Rowell contends that Exhibit 3, a certified copy of a 1998 federal judgment convicting Rowell of two felonies, should not have been admitted because it was not connected with him, other than by the fact it contained his name. At trial, Rowell objected that Exhibit 3 was "not properly authenticated. There is no showing it's the same David Lewis Rowell." Rowell's objection to Exhibit 3 as unauthenticated has no merit. The Texas Rules of Evidence allow the trial court to admit a certified copy of a public record as properly authenticated. TEX. R. EVID. 801, 902. With respect to the identity issue, the State pointed out at trial that the 1998 federal judgment contained Rowell's date of birth and his social security number, both of which were already in evidence through Rowell's own testimony. This evidence provided a sufficient basis for the jury to determine that Rowell is the same person as the person convicted under the 1998 federal judgment. See Flowers v. State, 220 S.W.3d 919, 924-25 (Tex. Crim. App. 2007) (holding that sufficient evidence supported sentence where proof included certified copy of computer printout from county clerk setting out conviction for DWI in Dallas County on specific date showing that "Vincent Henry Flowers" in that numbered case was sentenced to 45 days in jail and printout contained date of birth, address, social security number, and other personal descriptors for that "Vincent Henry Flowers," as well as unobjected-to official Texas driver's license record for appellant, issued under same name, "Vincent Henry Flowers," with the same date of birth, address, personal descriptors, and matching information concerning DWI conviction and picture that trial court could use to compare to person standing before him); Ruiz v. State, No. 01-08-00011-CR, 2010 WL 1948305. at *5-*6 (Tex. App.—Houston [1st Dist. 2010, pet. ref'd) (mem. op., not designated for publication) (rejecting contention that absence of fingerprint on judgment and corresponding jail card prevented State from linking prior conviction to appellant; judgment contained appellant's name, sex, date of birth, social security number, handwritten address, and information was identical to that contained on jail cards for offenses committed in March 2002 and September 2004 with fingerprints that testifying officer identified as appellant's fingerprints).

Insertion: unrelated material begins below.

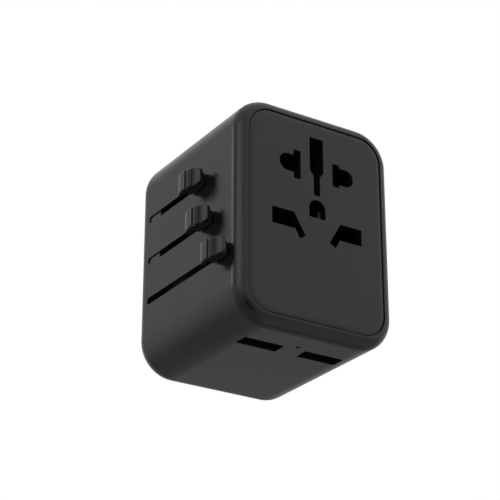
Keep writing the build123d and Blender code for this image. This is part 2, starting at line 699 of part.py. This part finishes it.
def uk_carrier():
    z0 = UK_SLOT_Z - UK_CARRIER_BELOW
    z1 = UK_SLOT_Z + UK_CARRIER_ABOVE
    y0 = Y_UK_BAR
    y1 = Y_UK_BAR + UK_BAR_T
    x_out = UK_RISER_X + UK_RISER_W
    body = carrier_ear(z0, z1, Y_UK_KNOB, y1)
    body += block(X_EAR, x_out, y0, y1, z0, z1)
    body += block(UK_RISER_X, x_out, y0, y1, z0, UK_ARM_TOP)
    body += block(-UK_EARTH_W / 2, x_out, y0, y1, UK_ARM_BOTTOM, UK_ARM_TOP)
    for side in (-1, 1):
        seat = Pos(side * UK_PIN_X, UK_SLOT_Z) * Rectangle(UK_PIN_W, UK_PIN_H)
        body -= y_prism(seat, y1 - UK_PIN_SEAT, y1)
    seat = Pos(0, UK_EARTH_PIN_Z) * Rectangle(UK_EARTH_W, UK_EARTH_H)
    body -= y_prism(seat, y1 - UK_PIN_SEAT, y1)
    body -= stem_seat(Y_UK_KNOB, UK_SLOT_Z)
    return body - rod_bore(X_ROD, UK_SLOT_Z + ROD_Z_OFFSET)


def rectangular_pin(x, z, width, height, reach):
    y0 = Y_UK_BAR + UK_BAR_T - UK_PIN_SEAT
    y1 = Y_REAR + reach - UK_TRAVEL
    pin = y_prism(Pos(x, z) * Rectangle(width, height), y0, y1)
    return chamfer(edges_at_y(pin, y1), UK_TIP_CHAMFER)


def usb_board():
    y0 = Y_FRONT + BOARD_FRONT_GAP
    y1 = Y_REAR - BOARD_REAR_GAP
    return block(-BOARD_HALF_W, BOARD_HALF_W, y0, y1, Z_BOARD, Z_BOARD + BOARD_T)


def usb_shell(side):
    outer = usb_outline(USB_SHELL_W, USB_SHELL_H, USB_OPEN_R + USB_SHELL_T)
    inner = usb_outline(USB_SHELL_W - 2 * USB_SHELL_T, USB_SHELL_H - 2 * USB_SHELL_T, USB_OPEN_R)
    return z_prism(Pos(side * USB_X, Y_USB) * (outer - inner), WALL + USB_SHELL_LIFT, Z_BOARD)


def usb_tongue(side):
    inner_w = USB_SHELL_W - 2 * USB_SHELL_T
    inner_h = USB_SHELL_H - 2 * USB_SHELL_T
    outline = Pos(side * USB_X, Y_USB) * usb_outline(inner_w, inner_h, USB_OPEN_R)
    base = z_prism(outline, Z_BOARD - USB_BASE_T, Z_BOARD)
    z0 = Z_BOARD - USB_BASE_T - USB_TONGUE_LEN
    blade = Pos(side * USB_X, Y_USB - USB_TONGUE_SHIFT) * Rectangle(USB_TONGUE_W, USB_TONGUE_T)
    tongue = z_prism(blade, z0, Z_BOARD)
    return base + tongue


def light_pipe():
    y = Y_FRONT + LED_FROM_FRONT
    stem = z_prism(Pos(0, y) * Circle(LED_R), LED_RECESS, WALL)
    return stem + z_prism(Pos(0, y) * Circle(LED_FLANGE_R), WALL, Z_BOARD)


def transformer_core():
    """Two-legged ferrite frame hanging under the board."""
    y0 = Y_USB + USB_SHELL_H / 2 + TRANSFORMER_GAP
    x = TRANSFORMER_W / 2
    z0 = Z_BOARD - TRANSFORMER_H
    core = block(-x, x, y0, y0 + TRANSFORMER_L, z0, Z_BOARD)
    window = block(-x + TRANSFORMER_WINDOW, x - TRANSFORMER_WINDOW, y0 - OVERCUT, y0 + TRANSFORMER_L + OVERCUT,
                   z0 + TRANSFORMER_WINDOW, Z_BOARD - TRANSFORMER_WINDOW)
    return core - window


def transformer_coil():
    y0 = Y_USB + USB_SHELL_H / 2 + TRANSFORMER_GAP
    x = TRANSFORMER_W / 2 - TRANSFORMER_WINDOW
    z0 = Z_BOARD - TRANSFORMER_H + TRANSFORMER_WINDOW
    coil_l = TRANSFORMER_L + 2 * COIL_OVERHANG
    outline = Pos(0, y0 + TRANSFORMER_L / 2) * RectangleRounded(2 * x, coil_l, COIL_CORNER_R)
    return z_prism(outline, z0, Z_BOARD - TRANSFORMER_WINDOW)


def capacitor(x, radius, height):
    y = Y_FRONT + CAP_FROM_FRONT
    body = z_prism(Pos(x, y) * Circle(radius), Z_BOARD - height, Z_BOARD)
    low = [e for e in body.edges() if abs(e.center().Z - (Z_BOARD - height)) < SAME_PLANE]
    return fillet(low, CAP_EDGE_R)


def controller_chip():
    y1 = Y_REAR - CHIP_FROM_REAR
    return block(-CHIP_W / 2, CHIP_W / 2, y1 - CHIP_L, y1, Z_BOARD - CHIP_T, Z_BOARD)


def fuse_tube():
    y = Y_BLOCK_REAR + FUSE_FROM_BLOCK
    plane = Plane(origin=(-FUSE_LEN / 2, y, FUSE_Z), x_dir=(0, 1, 0), z_dir=(1, 0, 0))
    return extrude(plane * Circle(FUSE_R), FUSE_LEN)


def fuse_clips():
    """Two spring clips, one on each bus bar, holding the fuse between them."""
    y = Y_BLOCK_REAR + FUSE_FROM_BLOCK
    clips = []
    for side in (-1, 1):
        x1 = side * (BAR_X - BAR_T / 2)
        x0 = side * (FUSE_LEN / 2 - FUSE_CLIP_W)
        plane = Plane(origin=(min(x0, x1), y, FUSE_Z), x_dir=(0, 1, 0), z_dir=(1, 0, 0))
        ring = Circle(FUSE_R + FUSE_CLIP_T) - Circle(FUSE_R + FUSE_GRIP_GAP)
        clips.append(extrude(plane * ring, abs(x1 - x0)))
    return Compound(children=clips)


def build_parts():
    parts = {
        "case_sleeve": case_sleeve(),
        "socket_panel": socket_panel(),
        "rear_cover": rear_cover(),
        "case_screws": case_screws(),
        "socket_block": socket_block(),
        "neutral_contact": pole_contact(-1),
        "live_contact": pole_contact(1),
        "earth_contact": earth_contact(),
        "neutral_bus_bar": bus_bar(-1),
        "live_bus_bar": bus_bar(1),
        "fuse_tube": fuse_tube(),
        "fuse_clips": fuse_clips(),
        "slot_rail": slot_rail(),
        "guide_rods": guide_rods(),
        "us_au_knob": knob(US_SLOT_Z, Y_US_KNOB),
        "us_au_carrier": us_carrier(),
        "blade_turret_left": blade_turret(-1),
        "blade_turret_right": blade_turret(1),
        "flat_blade_left": flat_blade(-1),
        "flat_blade_right": flat_blade(1),
        "eu_knob": knob(EU_SLOT_Z, Y_EU_KNOB),
        "eu_carrier": eu_carrier(),
        "round_pin_left": round_pin(-1),
        "round_pin_right": round_pin(1),
        "pin_sleeve_left": pin_sleeve(-1),
        "pin_sleeve_right": pin_sleeve(1),
        "uk_knob": knob(UK_SLOT_Z, Y_UK_KNOB),
        "uk_carrier": uk_carrier(),
        "uk_pin_left": rectangular_pin(-UK_PIN_X, UK_SLOT_Z, UK_PIN_W, UK_PIN_H, UK_PIN_REACH),
        "uk_pin_right": rectangular_pin(UK_PIN_X, UK_SLOT_Z, UK_PIN_W, UK_PIN_H, UK_PIN_REACH),
        "uk_earth_pin": rectangular_pin(0, UK_EARTH_PIN_Z, UK_EARTH_W, UK_EARTH_H, UK_EARTH_REACH),
        "usb_board": usb_board(),
        "usb_shell_left": usb_shell(-1),
        "usb_shell_right": usb_shell(1),
        "usb_tongue_left": usb_tongue(-1),
        "usb_tongue_right": usb_tongue(1),
        "light_pipe": light_pipe(),
        "transformer_core": transformer_core(),
        "transformer_coil": transformer_coil(),
        "input_capacitor": capacitor(-CAP_FROM_MIDDLE, CAP_R, CAP_H),
        "output_capacitor": capacitor(CAP_FROM_MIDDLE, OUT_CAP_R, OUT_CAP_H),
        "controller_chip": controller_chip(),
    }
    return parts


os.makedirs("parts", exist_ok=True)
for name, shape in build_parts().items():
    export_step(shape, f"parts/{name}.step")
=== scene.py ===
import json
import math

import bmesh
import bpy
from mathutils import Matrix, Vector

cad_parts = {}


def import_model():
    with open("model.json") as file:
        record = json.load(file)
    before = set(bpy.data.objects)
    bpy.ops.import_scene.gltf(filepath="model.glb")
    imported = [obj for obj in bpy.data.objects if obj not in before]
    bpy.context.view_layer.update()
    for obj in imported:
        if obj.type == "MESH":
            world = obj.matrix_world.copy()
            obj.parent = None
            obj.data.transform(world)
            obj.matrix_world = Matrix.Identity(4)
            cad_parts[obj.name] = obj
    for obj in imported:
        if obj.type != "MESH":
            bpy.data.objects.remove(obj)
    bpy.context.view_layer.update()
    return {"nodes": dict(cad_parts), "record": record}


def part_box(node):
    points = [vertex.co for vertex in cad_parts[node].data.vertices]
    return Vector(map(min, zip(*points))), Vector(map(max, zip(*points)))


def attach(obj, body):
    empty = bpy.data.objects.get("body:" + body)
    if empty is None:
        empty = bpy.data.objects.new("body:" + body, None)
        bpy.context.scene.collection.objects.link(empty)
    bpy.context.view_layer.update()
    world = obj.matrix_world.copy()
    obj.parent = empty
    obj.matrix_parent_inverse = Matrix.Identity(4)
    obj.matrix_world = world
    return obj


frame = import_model()
record = frame["record"]
nodes = frame["nodes"]
scene = bpy.context.scene
MM = 0.001


# ---------------------------------------------------------------- materials
def new_material(name):
    mat = bpy.data.materials.new(name)
    mat.use_nodes = True
    tree = mat.node_tree
    tree.nodes.clear()
    out = tree.nodes.new("ShaderNodeOutputMaterial")
    bsdf = tree.nodes.new("ShaderNodeBsdfPrincipled")
    tree.links.new(bsdf.outputs["BSDF"], out.inputs["Surface"])
    coords = tree.nodes.new("ShaderNodeTexCoord")
    return mat, tree, bsdf, coords.outputs["Object"]


def noise(tree, vector, scale, detail=2.0, rough=0.5):
    n = tree.nodes.new("ShaderNodeTexNoise")
    n.inputs["Scale"].default_value = scale
    n.inputs["Detail"].default_value = detail
    n.inputs["Roughness"].default_value = rough
    tree.links.new(vector, n.inputs["Vector"])
    return n.outputs["Fac"]


def span(tree, value, low, high, from_low=0.3, from_high=0.7):
    m = tree.nodes.new("ShaderNodeMapRange")
    m.inputs["From Min"].default_value = from_low
    m.inputs["From Max"].default_value = from_high
    m.inputs["To Min"].default_value = low
    m.inputs["To Max"].default_value = high
    tree.links.new(value, m.inputs["Value"])
    return m.outputs["Result"]


def ramp(tree, value, stops):
    r = tree.nodes.new("ShaderNodeValToRGB")
    elements = r.color_ramp.elements
    while len(elements) < len(stops):
        elements.new(0.5)
    for element, (pos, colour) in zip(elements, stops):
        element.position = pos
        element.color = (*colour, 1)
    tree.links.new(value, r.inputs["Fac"])
    return r.outputs["Color"]


def mix_colour(tree, factor, a, b):
    m = tree.nodes.new("ShaderNodeMix")
    m.data_type = "RGBA"
    for socket, source in ((m.inputs["Factor"], factor), (m.inputs["A"], a), (m.inputs["B"], b)):
        if isinstance(source, (int, float)):
            socket.default_value = source
        elif isinstance(source, tuple):
            socket.default_value = (*source, 1)
        else:
            tree.links.new(source, socket)
    return m.outputs["Result"]


def maths(tree, kind, a, b=0.5):
    m = tree.nodes.new("ShaderNodeMath")
    m.operation = kind
    for socket, source in ((m.inputs[0], a), (m.inputs[1], b)):
        if isinstance(source, (int, float)):
            socket.default_value = source
        else:
            tree.links.new(source, socket)
    return m.outputs[0]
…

Rowell's objections to the admission of Exhibits 8, 10, and 14 are likewise unavailing. Exhibit 8 is a state penitentiary pack showing a 1976 conviction of "David Rowell" for burglary of a habitation. It contains a photograph and other identifying information, including date of birth, height, weight, complexion, age, eye color, and hair color. The state penitentiary pack contained a set of fingerprints. An officer with expertise in fingerprint comparison and identification took a set of fingerprints from Rowell the same day he testified. The officer explained that the state fingerprint card contained in the penitentiary pack was of poor quality, but confirmed that Exhibit 9, a certified copy of a Gregg County fingerprint card, signed by "David L. Rowell Sr." two days after he began serving his sentence for the 1976 conviction, matched Rowell's fingerprints. Exhibit 10, a certified copy of an indictment of "David Rowell" for a November 1976 burglary of a habitation, contains the same case number as Exhibit 8. Through Rowell's fingerprint on documentation with the same case number, the officer also linked Exhibit 14, a certified copy of an indictment on a 1974 possession-of-cocaine charge, to Rowell. We hold that sufficient evidence links the evidence of these prior felony convictions to Rowell. See Flowers, 220 S.W.3d at 924-25.
When the State first tendered Exhibit 4, the trial court sustained the defense objection, and the State withdrew it, but Rowell failed to object when the State tendered it for admission later in the proceeding. Rowell thus waived any challenge to the admission of Exhibit 4. See Martinez v. State, 98 S.W.3d 189, 193 (Tex. Crim. App. 2003) (holding that appellant must object each time inadmissible evidence is offered unless he obtains running objection or makes an objection outside presence of jury to all testimony he deems objectionable). Rowell also waived his challenges to Exhibits 9 and 12 by failing to timely object to their admission. See TEX. R. APP. P. 33.1(a)(1)(A); TEX. R. EVID. 103(a)(1); Layton v. State, 280 S.W.3d 235, 238-39 (Tex. Crim. App. 2009).
Conclusion
We hold that the trial court did not err in denying Rowell's motion to suppress the portion of the recorded interview in which he admitted to the sexual assault. We further hold that Rowell either waived his complaint or failed to show that the trial court abused its discretion in admitting the challenged evidence. We therefore affirm the judgment of the trial court.
Jane Bland
Justice
Panel consists of Justices Jennings, Bland, and Massengale. Do not publish. TEX. R. APP. P. 47.2(b).